For float4 data the images are only about 1.5x faster for this interpolation stuff: which for my problems is not enough to make up for the slower direct access. And the bicubic resampling is also 2-3 slower than the bi-linear, the amount of extra arithmetic is catching up.

Conclusions

Well, about all I conclude is that Nvidia's OpenCL implementation sucks at texture access. I've looked at some of the generated code and each image lookup generates a large chunk of code that appears to be a switch statement. For very big problems most of this can be hidden with overlapped processing but for smaller problems it can be fairly significant. I'm surprised that they, or OpenCL doesn't have some way of telling the compiler that a given image2d_t is always a specific type: the access could be optimised then. FWIW I'm using a driver from a few months ago.

Also I guess: the global memory cache isn't too bad if you have a good regular memory access pattern.
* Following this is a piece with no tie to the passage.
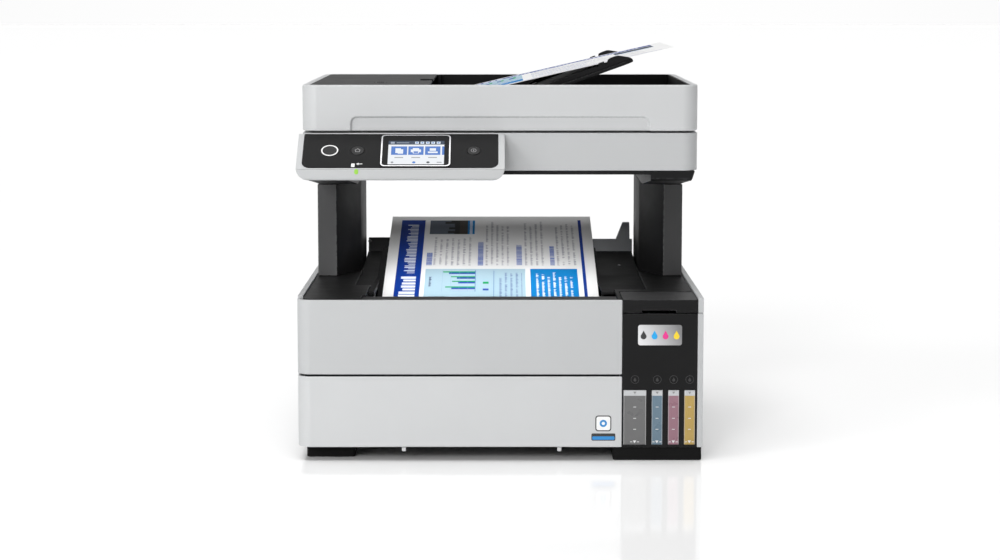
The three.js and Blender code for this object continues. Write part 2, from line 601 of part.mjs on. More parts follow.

Even optimised code that resulted in 4 simple coalesced global memory accesses per thread vs 16 was only a slight improvement.

Of course the other conclusion is that it's a fairly simple problem and no amount of 'cache' optimisation will hide the fact that at some point you still need to go to main memory, for the same amount of data.

I should really do some timings on AMD HW for comparison ... but the computer is in the next room which is also cold and dark.

Final Thought

If you really are doing image stuff with affine transformations and so on, then images are going to win because the access pattern will be regular but it wont be rectangular. The data-types available also match images.

But for scientific computing where you are accessing arrays, images are not going to give you any magical boost on current hardware and can sometimes be more difficult to use. They also add more flexible memory management (e.g. i can use the same memory buffer for smaller or multiple images) and the ability to batch in the 3rd dimension.